Long, sobby story short, the lady cut off two inches. Now, this may not seem to be a big deal to you, but two inches=4 months of vitamin E and rubbing my scalp to get it to grow. With that in mind, maybe you understand why I sobbed and almost lost my relationship with the Lord.


Now, this was a mild rant, because I had time to think it through. If only I thought through my rants before I ranted about them, maybe I wouldn't rant so much. Maybe I could become the kid in the back of the room with no input.


Nah.

Sunday, September 18, 2011

Um, Can I Write About Your Life?

Last Friday, on my drive to Byers, I started thinking about memoir topics. I thought about several small events that have made major impacts on my life, and I figured writing at least one of them down would be difficult.
Wednesday, I sat down at my computer and started typing out all of my ideas for my memoir. As I started developing these stories, I realized something:
I don't like writing about myself.
Now, I have this blog, and the main topic of my writing is myself, but I sure don't like getting personal with the happenings in my life. As I sat down again on Friday, I could not crank things out of my head. I kept considering who would read it and how they would react, and I began to worry and search my head--and heart--for different events.
All of my events involved someone else, not necessarily in a bad way, but the way I would write my memoir could possibly hurt someone's feelings.


I gonna have a tough time writing this memoir by Wednesday, and I know I'm gonna have to pull on my heartstrings, which means I'll cry some. But, I it will be good. I think it could be refreshing.


You should try writing about an experience/event in your life--consider how much it's affected the rest of your life. See what you'll find.

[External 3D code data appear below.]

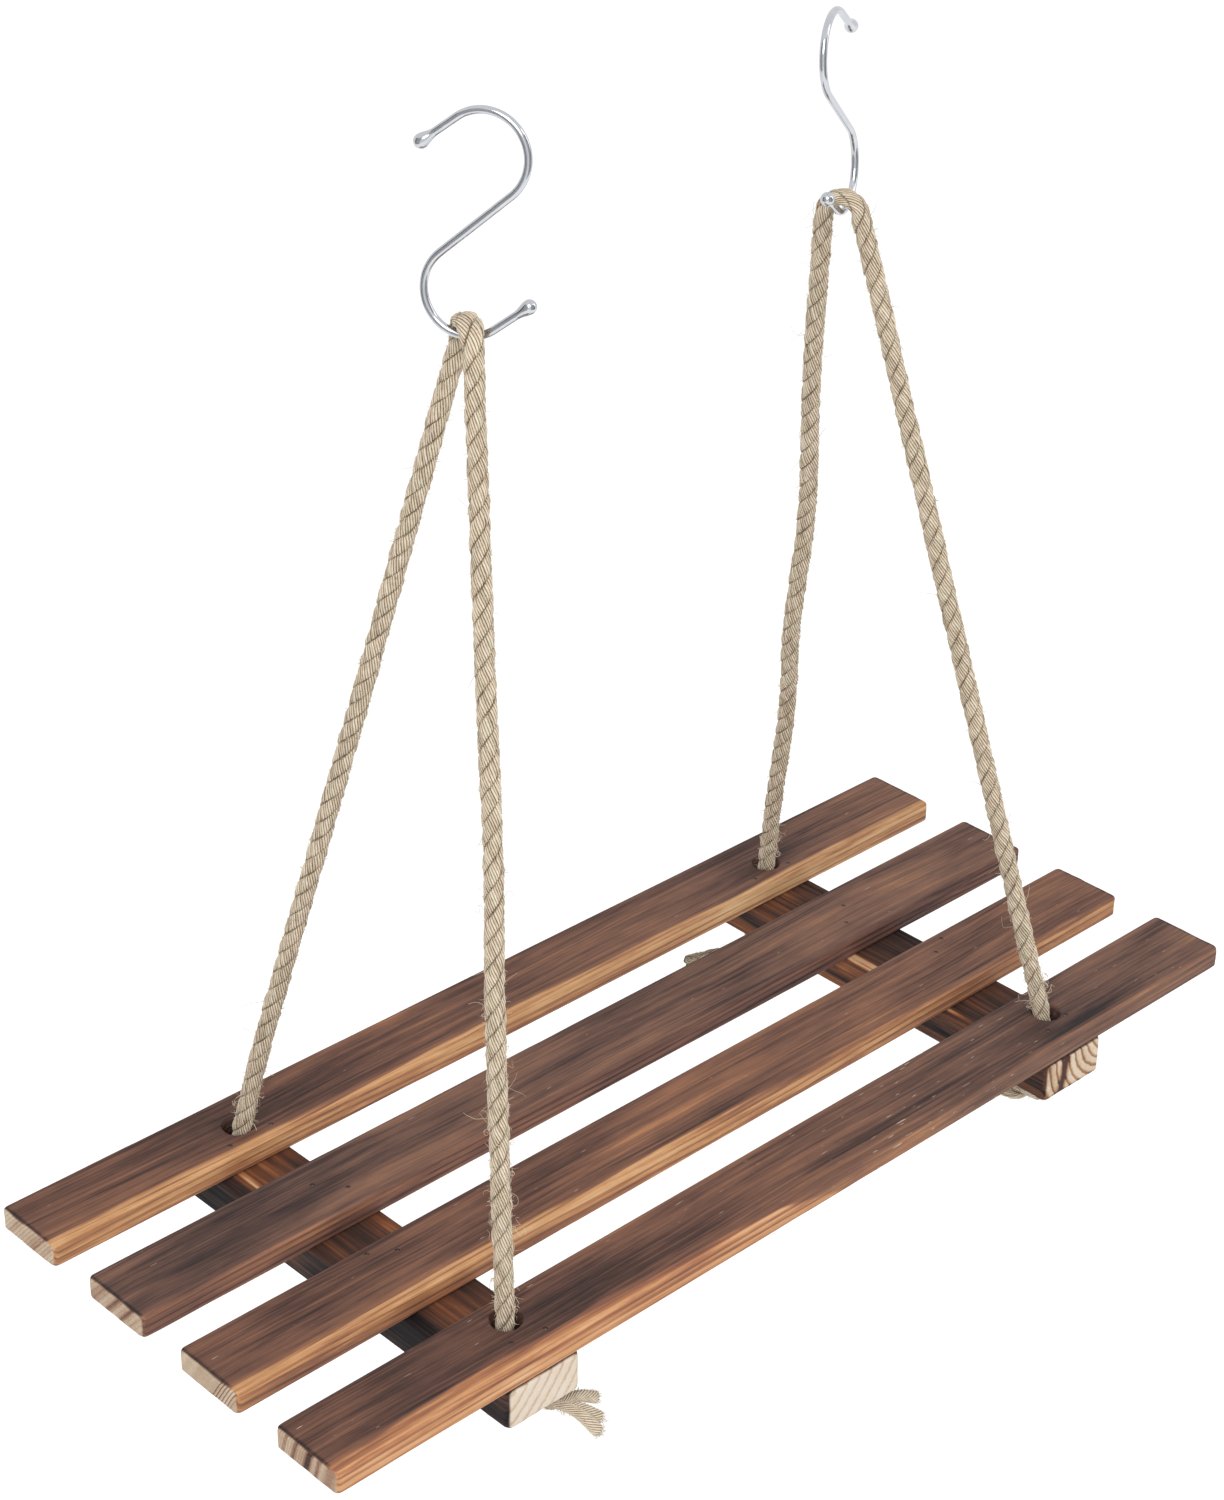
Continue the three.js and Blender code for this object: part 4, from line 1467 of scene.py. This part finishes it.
def add_fibre(threads, rng, root, way, length, thickness, curl=0.0):
    """One loose fibre: a thin three-sided tube that bends at random, or curls up into loops."""
    steps = HAIR_STEPS if curl == 0 else CURL_STEPS
    points = [root]
    axis = unit(rng.normal(size=3))
    bend = rng.normal() * 0.3 if curl == 0 else curl
    for _ in range(steps - 1):
        way = unit(way + np.cross(axis, way) * bend + rng.normal(size=3) * 0.13)
        points.append(points[-1] + way * length / (steps - 1))
    line = np.array(points)
    _, normal, binormal = carried_frames(line)
    radius = thickness * np.linspace(1, 0.5, steps)
    angle = np.array([0, 2, 4]) * math.pi / 3
    rings = line[:, None] + ring_ways(normal, binormal, angle) * radius[:, None, None]
    lay = np.broadcast_to(rng.uniform(0, 90, 3), rings.shape)
    threads.add(rings, lay, np.full(rings.shape[:2], rng.uniform(0.4, 0.8)))


def add_fibres(threads, rng, rope, part, side):
    """Short hairs all along the rope, a few long ones, and curls where it goes into the deck."""
    first, last, _ = part.indices(len(rope.line))
    height = rope.line[:, 2]
    for i in range(first, last):
        reach = CURLY_REACH[side]["rear" if i < rope.crown else "front"]
        curly = bell(height[i], 0, reach) if height[i] > CURLY_LOWEST else 0
        for _ in range(rng.poisson(HAIRS_PER_RING + CURLY_HAIRS_PER_RING * curly)):
            angle = rng.uniform(0, 2 * math.pi)
            out = rope.normal[i] * math.cos(angle) + rope.binormal[i] * math.sin(angle)
            aside = np.cross(rope.ways[i], out)
            way = out * rng.uniform(0.1, 0.9) + rope.ways[i] * rng.normal()
            way = unit(way + aside * rng.normal() * 0.7)
            root = rope.line[i] + out * rope.radius[i] * ROOT_SHARE * (1 - 0.2 * rope.pressed[i])
            thickness = rng.uniform(*HAIR_RADII)
            length = rng.uniform(*HAIR_LENGTHS)
            chance = rng.uniform()
            if chance < CURL_CHANCE * curly:
                curl = rng.uniform(*CURL_BENDS)
                add_fibre(threads, rng, root, way, rng.uniform(*CURL_LENGTHS), thickness * 1.25, curl)
            elif chance > 1 - LONG_HAIR_CHANCE:
                add_fibre(threads, rng, root, way, rng.uniform(*LONG_HAIR_LENGTHS), thickness * 1.1)
            else:
                add_fibre(threads, rng, root, way, length, thickness)


def add_splayed_strand(threads, route, number):
    """One strand by itself, a little wider towards its end, with its yarns showing."""
    along = distance_along(route)
    share = along / along[-1]
    _, normal, binormal = carried_frames(route)
    ridge, _ = yarn_ridges(YARNS, STRAND_SIDES)
    turn = np.linspace(0, 2 * math.pi, STRAND_SIDES, endpoint=False) + SPLAY_TWIST * along[:, None]
    close = np.clip((along[-1] - along) / SPLAY_TIP_ROUND, 0.03, 1)
    flare = STRAND_RADIUS * (0.9 + 0.3 * smoothstep(share, 0.25, 1))
    radius = (flare * np.sqrt(1 - (1 - close) ** 2))[:, None]
    radius = radius + SPLAY_YARN_RELIEF * (ridge - 0.75) * close[:, None]
    rings = route[:, None] + ring_ways(normal, binormal, turn) * radius[..., None]
    # Painted shade between the yarns, and darker over the last tenth of the strand.
    height = 0.6 + 0.9 * (ridge ** 2 - 0.56) - 0.15 * smoothstep(share, 0.9, 1)[:, None]
    threads.add(rings, lay_values(along, 31 * number, np.ones_like(turn)), height)


def splay(threads, rope, rng):
    """The three strands of a rope end that has come apart, each with a brush of fibres."""
    root = rope.line[-1]
    back = root + unit(rope.line[-5] - root) * SPLAY_SINK
    for number, (way, droop) in enumerate(zip(SPLAY_SHARES, SPLAY_DROOP)):
        reach = np.array(way) * SPLAY_LENGTH
        middle = root + 0.5 * reach + [0, 0, droop]
        route = even_points(smooth_curve([back, root, middle, root + reach]), ROPE_STEP)
        add_splayed_strand(threads, route, number)
        _, normal, binormal = carried_frames(route)
        end_way = unit(route[-1] - route[-4])
        for _ in range(SPLAY_END_HAIRS):
            way = unit(end_way + rng.normal(size=3) * 0.6)
            start = route[-1] + rng.normal(size=3) * 0.4 * STRAND_RADIUS - end_way * SPLAY_HAIR_SINK
            add_fibre(threads, rng, start, way, rng.uniform(*SPLAY_END_HAIR_LENGTHS), HAIR_RADII[1])
        for _ in range(SPLAY_SIDE_HAIRS):
            i = rng.integers(4, len(route) - 2)
            angle = rng.uniform(0, 2 * math.pi)
            out = normal[i] * math.cos(angle) + binormal[i] * math.sin(angle)
            way = unit(out + end_way * rng.uniform(0, 2) + rng.normal(size=3) * 0.4)
            start = route[i] + out * 0.9 * STRAND_RADIUS
            add_fibre(threads, rng, start, way, rng.uniform(*SPLAY_SIDE_HAIR_LENGTHS), HAIR_RADII[1])


def add_rope(side, material):
    rng = np.random.default_rng(17 + SIGN[side])
    rope = Rope(side)
    above = np.flatnonzero(rope.line[:, 2] > -SPLIT_DEPTH)
    first, last = above[0], above[-1]
    sling_nodes = [f"rope_saddle_{side}", f"rope_leg_{side}_rear", f"rope_leg_{side}_front"]
    pieces = (
        (slice(0, first), f"rope_end_{side}_rear", [f"rope_foot_{side}_rear"], (True, False)),
        (slice(first, last + 1), f"rope_sling_{side}", sling_nodes, (False, False)),
        (slice(last + 1, None), f"rope_end_{side}_front", [f"rope_foot_{side}_front"], (False, True)),
    )
    for part, name, nodes, tips in pieces:
        threads = Threads()
        add_strands(threads, rope, part, tips)
        add_fibres(threads, rng, rope, part, side)
        if name == "rope_end_left_front":
            splay(threads, rope, rng)
        obj = threads.mesh(name, material)
        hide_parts(*nodes)
        if nodes == sling_nodes:
            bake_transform(obj)
        else:
            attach(obj, "deck")


jute_material = jute_look()
for side in SIDES:
    add_rope(side, jute_material)


# Stage: a pale floor below the hanging object, a white surround and soft lamps

FLOOR_DROP = 0.42
FLOOR_HEIGHT = BAR_BOTTOM - FLOOR_DROP
FLOOR_SIZE = 8.0
FLOOR_GREY = 0.82
FLOOR_GLOW = 0.5
SURROUND_LIGHT = 0.62
CARD_TOP = 1.6
CARD_DISTANCE = 1.7
# Each card's name, the angles it starts and ends at, and its grey
CARDS = (("grey_card", 24, 72, 0.62), ("dark_card", 72, 86, 0.06))

# Each lamp's name, place, size and power
LAMPS = (("key_lamp", (-1.5, -1.2, 1.3), 1.4, 26), ("fill_lamp", (1.2, -1.6, 0.8), 1.6, 12))
LAMP_AIM = (0, 0, -0.3)


def seen_directly(nodes):
    """1 for rays from the camera, mirrors and glass, and 0 for all others."""
    ray = nodes.node("ShaderNodeLightPath").outputs
    seen = nodes.math("MAXIMUM", ray["Is Camera Ray"], ray["Is Glossy Ray"])
    return nodes.math("MAXIMUM", seen, ray["Is Transmission Ray"])


def add_floor():
    """A floor that is clear from below, so that the underside can be seen."""
    look = Look("floor_white")
    look.surface({
        "Base Color": grey(FLOOR_GREY),
        "Roughness": 0.9,
        "Emission Color": grey(1),
        "Emission Strength": look.math("MULTIPLY", seen_directly(look), FLOOR_GLOW),
    })
    from_below = look.node("ShaderNodeNewGeometry").outputs["Backfacing"]
    clear = look.node("ShaderNodeBsdfTransparent").outputs[0]
    one_sided = look.node("ShaderNodeMixShader", {0: from_below, 1: look.shader.outputs[0], 2: clear})
    look.put(look.output, "Surface", one_sided.outputs[0])
    half = FLOOR_SIZE / 2
    corners = ((-half, -half), (half, -half), (half, half), (-half, half))
    corners = np.array([[x, y, FLOOR_HEIGHT] for x, y in corners])
    make_mesh("floor", corners, [[0, 1, 2, 3]], look.material)


def add_world():
    """White all round, and a little darker where it lights the object."""
    world = bpy.data.worlds.new("world")
    bpy.context.scene.world = world
    world.use_nodes = True
    nodes = Nodes(world.node_tree)
    back = nodes.tree.nodes["Background"]
    nodes.put(back, "Color", grey(1))
    nodes.put(back, "Strength", nodes.sum(SURROUND_LIGHT, seen_directly(nodes), 1 - SURROUND_LIGHT))


def add_lamp(name, place, size, power):
    data = bpy.data.lights.new(name, "AREA")
    data.shape = "DISK"
    data.size = size
    data.energy = power
    back = unit(np.subtract(place, LAMP_AIM))
    right = unit(np.cross([0, 0, 1], back))
    add_to_scene(bpy.data.objects.new(name, data), (right, np.cross(back, right), back), place)


def add_card(name, start, end, shade):
    """An upright card beside the camera, from one angle to another, that only mirror rays meet. It gives
    the bright wire its grey and dark lines."""
    look = Look(name)
    look.surface({"Base Color": grey(shade), "Roughness": 1.0})
    corners = []
    for angle, height in ((start, FLOOR_HEIGHT), (end, FLOOR_HEIGHT), (end, CARD_TOP), (start, CARD_TOP)):
        heading = math.radians(CAMERA_AZIMUTH - 90 + angle)
        corners.append([CARD_DISTANCE * math.cos(heading), CARD_DISTANCE * math.sin(heading), height])
    card = make_mesh(name, np.array(corners), [[0, 1, 2, 3]], look.material)
    for ray in ("camera", "diffuse", "transmission", "volume_scatter", "shadow"):
        setattr(card, f"visible_{ray}", False)


add_floor()
add_world()
for side in SIDES:
    for name, start, end, shade in CARDS:
        add_card(f"{name}_{side}", SIGN[side] * start, SIGN[side] * end, shade)
for name, place, size, power in LAMPS:
    add_lamp(name, place, size, power)

bpy.context.scene.view_settings.view_transform = "Standard"
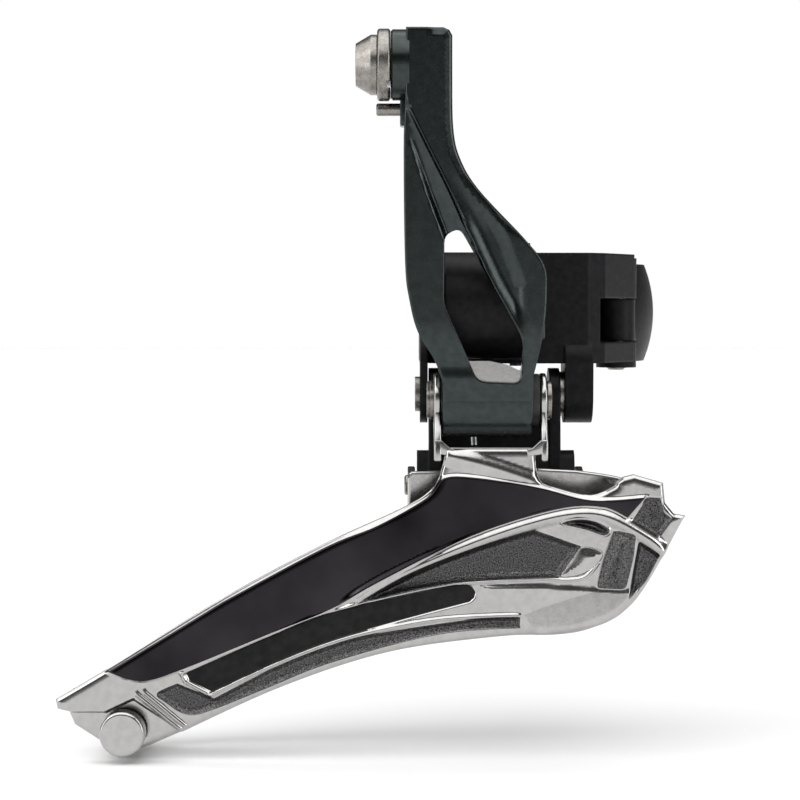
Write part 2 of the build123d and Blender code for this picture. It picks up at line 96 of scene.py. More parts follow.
def new_tree(name: str) -> tuple[bpy.types.Material, bpy.types.NodeTree, bpy.types.Node]:
    """Makes an empty node material.

    Args:
        name: the material's name.

    Returns:
        The material, its node tree and its Principled shader.
    """
    material = bpy.data.materials.new(name)
    material.use_nodes = True
    tree = material.node_tree
    return material, tree, tree.nodes["Principled BSDF"]


def noise(tree: bpy.types.NodeTree, scale: float, detail: float = 4.0) -> bpy.types.NodeSocket:
    """Adds a noise texture in object space.

    Args:
        tree: the node tree to add it to.
        scale: features per metre.
        detail: octaves of noise.

    Returns:
        The noise's factor output.
    """
    coordinates = tree.nodes.new("ShaderNodeTexCoord")
    texture = tree.nodes.new("ShaderNodeTexNoise")
    texture.inputs["Scale"].default_value = scale
    texture.inputs["Detail"].default_value = detail
    tree.links.new(coordinates.outputs["Object"], texture.inputs["Vector"])
    return texture.outputs["Fac"]


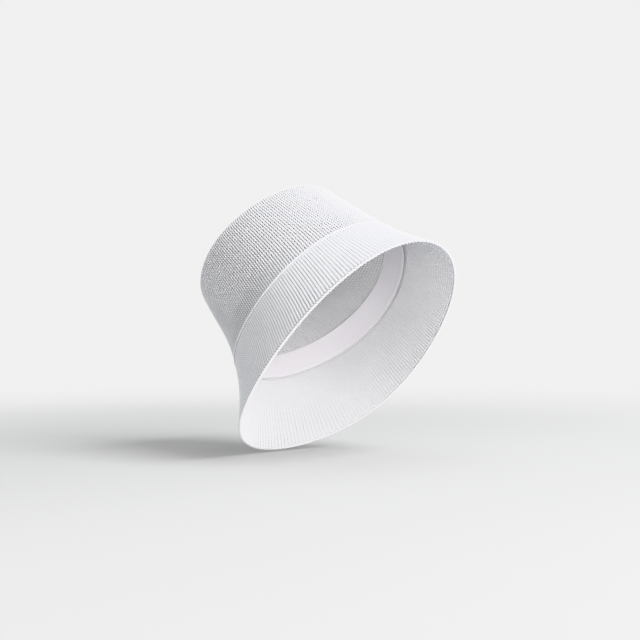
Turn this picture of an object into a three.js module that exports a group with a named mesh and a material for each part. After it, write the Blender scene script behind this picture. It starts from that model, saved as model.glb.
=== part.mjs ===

Wednesday, September 7, 2011

   I still procrastinate.
   I thought my summer would be full of organized time of reading and writing, and I thought I would blog at least once a week and work on my book every other day. I thought I would learn how to cook and play piano and visit my family on occasion. I thought I would apply to several different companies or colleges in order to find my perfect fit. I thought I'd know what I would be doing come December when I walk across the stage.
   I thought wrong.
   However, my summer was so much more than I could have ever dreamed. I worked in a town of 500 people, in a church of 85 people. And I loved it.
   I read one book. I wrote half of a poem. I never blogged, and I didn't even open my book document. I did learn how to cook, and Aaron was my taste-tester--don't worry, he's still alive. I practiced piano very little, but I transposed I don't know how many songs. I visited my immediate family several times, but I only visited my grandparents once. Still kicking myself for that one. I didn't apply to one company or college, but I will be applying to Brown Books and UNT soon--famous last words of the procrastinator. ;)
   Beyond all that English-nerd-stuff, I met and developed relationships with some of the greatest teenagers on the face of the Earth. Exaggeration? Not a chance. These guys and gals know how to go after God in a way that I am just understanding at 21 years old. And they love each other. Revolution youth group has the most intense family feel of any youth group I've every seen. They are absolutely amazing, and I look forward to continuing to be a part of them.
   This summer, I didn't find out what I'd be doing come December, but I did find peace about what I want to be doing. I want to be serving the church. I don't care if I'm in a bathroom installing a vent or on stage leading worship. I don't care if I'm praying with adults in the altars or if I'm editing videos. I don't care if I'm taking attendance or greeting people at the door. I want to do. I want to help. I want to serve. This English stuff is just the nerdy fun side of me. Oh, I looooooooove reading and writing, and I will read and write until my eyes go blind and my fingers stop moving--and then I'll get audio books and a microphone attached to my computer. Haha. But, my purpose is much more than reading. My passion is much more than writing.
   And I've barely tapped in to what God has for me...how exciting!!